Inverse-designed meta processing units for multi-task near-field photonic computing
Abstract
Integrated photonic neural networks require optical operators that are simultaneously compact, matrix-general and compatible with task-level reconfigurability.
Here we introduce a meta processing unit (MPU), an inverse-designed near-field photonic device that implements local complex matrix transformations within a shallow-etched silicon region.
Each 2x2 operator occupies 9.6 umx4.8 um and is designed as a reusable passive matrix primitive that can be combined with reconfigurable MZI neurons.

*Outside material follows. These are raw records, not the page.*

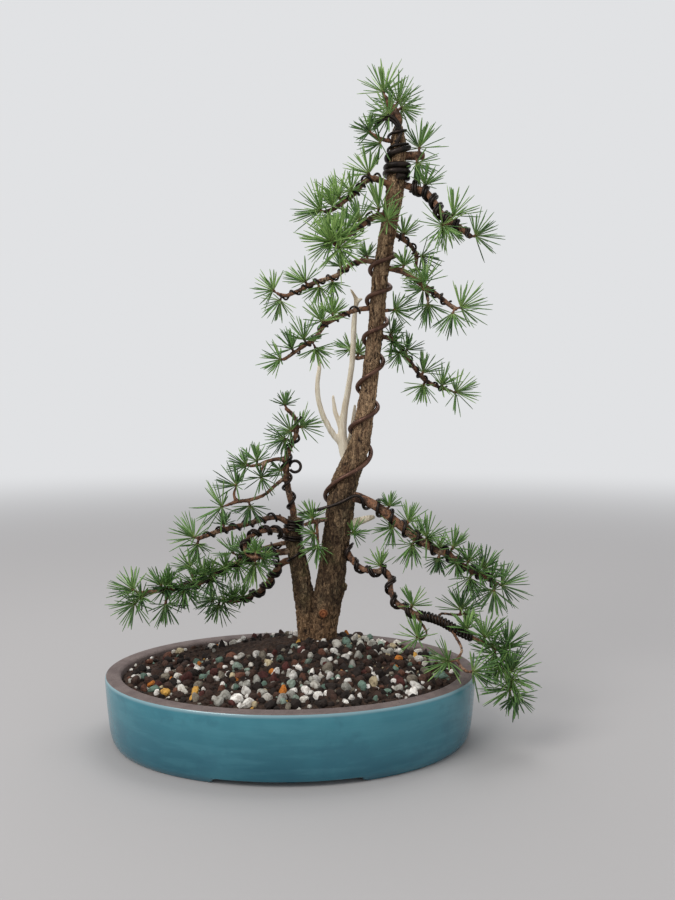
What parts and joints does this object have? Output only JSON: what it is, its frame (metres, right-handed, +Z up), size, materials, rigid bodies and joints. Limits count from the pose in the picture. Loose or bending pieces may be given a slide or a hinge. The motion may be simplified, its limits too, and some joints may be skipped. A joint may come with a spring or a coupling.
{
  "type": "larch bonsai",
  "caption": "Larch bonsai with two trunks, bleached deadwood and wired branches carrying sprays of soft needles, planted in stone granules in a low oval glazed pot.",
  "frame": {"origin": "under the middle of the whole object's bounding box, on the surface that the pot stands on", "axes": "+Z up the trunk, +X to the viewer's right, +Y to the back, with the pot's front notch facing -Y"},
  "size_m": [0.3606, 0.209, 0.5585],
  "materials": {
    "glaze": "blue-green glazed stoneware, with a bare grey-brown clay rim",
    "granules": "loose mixed stone granules over growing mix, matt",
    "mesh": "black plastic drainage mesh",
    "bark": "brown-grey fissured bark",
    "deadwood": "bleached bare wood, matt",
    "copper_wire": "brown anodised wire, satin",
    "dark_wire": "dark brown anodised wire, satin",
    "leafy": "brown twigs with soft green needles"
  },
  "bodies": {
    "root": {"pot": "glaze", "soil": "granules", "drainage_mesh_left": "mesh", "drainage_mesh_right": "mesh", "trunk": "bark", "jin_main": "deadwood", "jin_right": "deadwood", "trunk_wire": "copper_wire", "crown_wire": "dark_wire", "crown": "leafy", "crown_left": "leafy", "crown_right": "leafy", "branch_left_1": "leafy", "branch_left_2": "leafy", "branch_left_3": "leafy", "branch_left_4": "leafy", "branch_left_5": "leafy", "branch_right_1": "leafy", "branch_right_2": "leafy", "branch_right_3": "leafy", "branch_right_4": "leafy", "branch_right_5": "leafy", "branch_right_6": "leafy", "branch_second_1": "leafy", "branch_second_2": "leafy", "branch_second_3": "leafy", "branch_second_4": "leafy", "branch_second_5": "leafy", "branch_middle": "leafy", "leader": "leafy", "spur_front": "leafy", "spur_right": "leafy", "spur_low_right": "leafy", "leader_wire": "dark_wire", "wire_left_1": "dark_wire", "wire_left_2": "dark_wire", "wire_left_3": "dark_wire", "wire_left_4": "dark_wire", "wire_right_1": "dark_wire", "wire_right_2": "dark_wire", "wire_right_3": "dark_wire", "wire_right_4": "dark_wire", "wire_right_5": "dark_wire", "wire_right_6": "dark_wire", "wire_second_1": "dark_wire", "wire_second_2": "dark_wire", "wire_second_3": "dark_wire", "wire_second_4": "dark_wire", "wire_second_5": "dark_wire"}
  },
  "joints": []
}
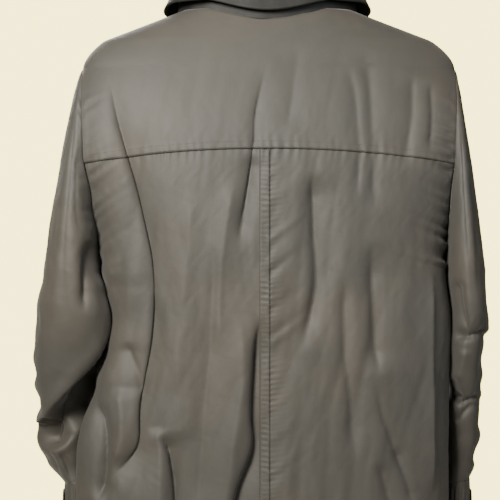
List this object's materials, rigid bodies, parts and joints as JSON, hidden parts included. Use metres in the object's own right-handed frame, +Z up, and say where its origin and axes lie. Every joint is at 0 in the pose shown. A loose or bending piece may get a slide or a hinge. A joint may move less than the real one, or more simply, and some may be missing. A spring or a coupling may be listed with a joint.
{
  "type": "hardshell jacket",
  "caption": "Zip-front shell jacket with a yoke over the shoulders, a centre-back seam, turned-down collar, hand pockets and adjustable cuffs, hanging from its neck loop.",
  "frame": {"origin": "middle of the hang loop's gap, level with the seam at the back of the neck", "axes": "+Z up, -Y out of the jacket's front, +X to the wearer's left"},
  "size_m": [0.6181, 0.216, 0.836],
  "materials": {
    "shell": "smooth plain-weave nylon with a soft satin sheen",
    "collar": "matt darker weave",
    "lining": "thin taffeta",
    "tape": "woven tape",
    "hook_tape": "hook and loop pile",
    "label": "woven satin, blank",
    "teeth": "moulded, semi-gloss",
    "zip_metal": "dark coated, worn at the edges",
    "eyelet": "dark coated, worn at the edges"
  },
  "bodies": {
    "jacket": {"back_yoke": "shell", "back_panel_left": "shell", "back_panel_right": "shell", "front_panel_left": "shell", "front_panel_right": "shell", "hem_band": "shell", "sleeve_head_left": "shell", "sleeve_head_right": "shell", "collar_stand": "collar", "collar_leaf": "collar", "neck_facing": "lining", "yoke_lining": "lining", "pocket_bag_left": "lining", "pocket_bag_right": "lining", "hang_loop": "tape", "size_label": "label", "front_zip_tape_left": "tape", "front_zip_tape_right": "tape", "front_zip_teeth_left": "teeth", "front_zip_teeth_right": "teeth", "front_zip_box": "teeth", "wind_guard": "shell", "zip_garage": "shell", "pocket_zip_left": "tape", "pocket_zip_right": "tape", "pocket_welt_left": "shell", "pocket_welt_right": "shell", "hem_eyelet_left": "eyelet", "hem_eyelet_right": "eyelet"},
    "sleeve_left": {"sleeve_left": "shell", "sleeve_fold_left": "shell", "cuff_left": "shell", "cuff_loop_left": "hook_tape"},
    "sleeve_right": {"sleeve_right": "shell", "sleeve_fold_right": "shell", "cuff_right": "shell", "cuff_loop_right": "hook_tape"},
    "cuff_tab_left": {"cuff_tab_left": "shell", "cuff_hook_left": "hook_tape"},
    "cuff_tab_right": {"cuff_tab_right": "shell", "cuff_hook_right": "hook_tape"},
    "front_zip_slider": {"front_zip_slider": "zip_metal"},
    "front_zip_pull": {"front_zip_pull": "zip_metal"},
    "pocket_slider_left": {"pocket_zip_left_slider": "zip_metal"},
    "pocket_slider_right": {"pocket_zip_right_slider": "zip_metal"},
    "pocket_pull_left": {"pocket_zip_left_pull": "zip_metal"},
    "pocket_pull_right": {"pocket_zip_right_pull": "zip_metal"}
  },
  "joints": [
    {"name": "sleeve_left_swing", "type": "hinge", "parent": "jacket", "child": "sleeve_left", "pos_m": [0.238, -0.03474, -0.345], "axis": [0, -1, 0], "range_deg": [0, 30], "deforming": ["sleeve_fold_left"]},
    {"name": "cuff_tab_left_lift", "type": "hinge", "parent": "sleeve_left", "child": "cuff_tab_left", "pos_m": [0.2874, -0.0634, -0.671], "axis": [0, 0, 1], "range_deg": [0, 120]},
    {"name": "sleeve_right_swing", "type": "hinge", "parent": "jacket", "child": "sleeve_right", "pos_m": [-0.238, -0.03474, -0.345], "axis": [0, 1, 0], "range_deg": [0, 30], "deforming": ["sleeve_fold_right"]},
    {"name": "cuff_tab_right_lift", "type": "hinge", "parent": "sleeve_right", "child": "cuff_tab_right", "pos_m": [-0.2874, -0.0634, -0.671], "axis": [0, 0, -1], "range_deg": [0, 120]},
    {"name": "front_zip_travel", "type": "slide", "parent": "jacket", "child": "front_zip_slider", "axis": [0, 0, -1], "range_m": [0, 0.652]},
    {"name": "front_pull_swing", "type": "hinge", "parent": "front_zip_slider", "child": "front_zip_pull", "pos_m": [0, -0.12964, -0.0825], "axis": [-1, 0, 0], "range_deg": [0, 150]},
    {"name": "pocket_zip_left_travel", "type": "slide", "parent": "jacket", "child": "pocket_slider_left", "axis": [0.1736, 0.0317, -0.9843], "range_m": [0, 0.138]},
    {"name": "pocket_pull_left_swing", "type": "hinge", "parent": "pocket_slider_left", "child": "pocket_pull_left", "pos_m": [0.15327, -0.11976, -0.49208], "axis": [-0.9624, -0.2065, -0.1764], "range_deg": [0, 150]},
    {"name": "pocket_zip_right_travel", "type": "slide", "parent": "jacket", "child": "pocket_slider_right", "axis": [-0.1736, 0.0317, -0.9843], "range_m": [0, 0.138]},
    {"name": "pocket_pull_right_swing", "type": "hinge", "parent": "pocket_slider_right", "child": "pocket_pull_right", "pos_m": [-0.15327, -0.11976, -0.49208], "axis": [-0.9624, 0.2065, 0.1764], "range_deg": [0, 150]}
  ]
}
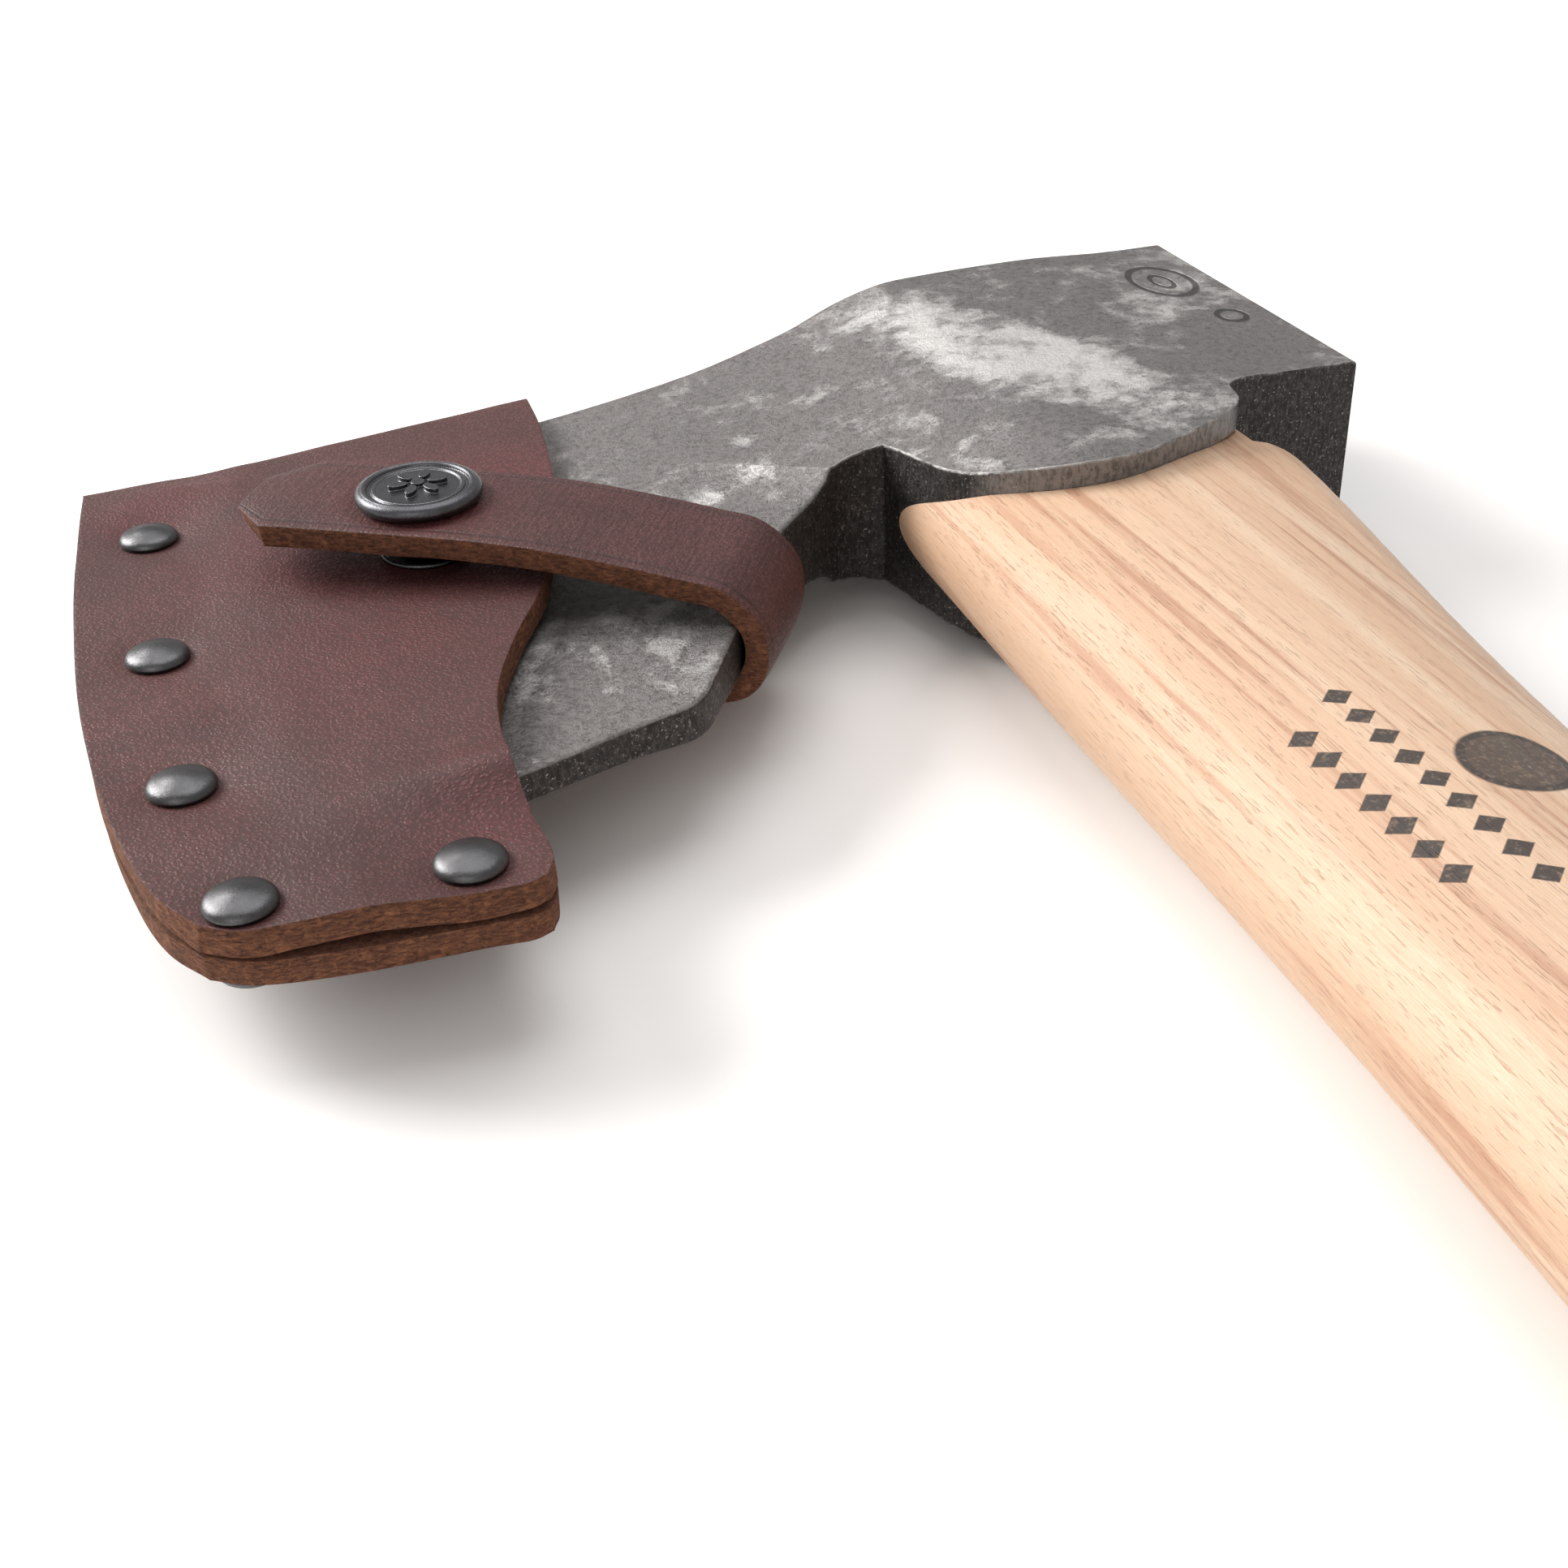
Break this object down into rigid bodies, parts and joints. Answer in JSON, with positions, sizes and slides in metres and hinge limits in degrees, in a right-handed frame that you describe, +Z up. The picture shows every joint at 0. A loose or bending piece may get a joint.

We demonstrate a 3-bit quantized MZI-equivalent unitary device library with an effective reconstruction precision of 3.32 bits.
Beyond unitary operators, we validate arbitrary complex 2x2 matrix fitting and a cascaded 4x4 matrix operation with 92.7% fidelity.
We further integrate the MPU with active photonic components and hardware-in-the-loop training, achieving test accuracies of 83.5% and 80.9% on dual-task vowel recognition.
In large-scale EMNIST simulations, a fine-grained neuron-level MPU replacement strategy reaches 87.64% average accuracy at 90% shared-MPU replacement, outperforming a layer-level baseline by 7.26 percentage points.
These results establish inverse-designed MPUs as compact passive matrix operators for heterogeneous, hardware-adaptive photonic neural networks.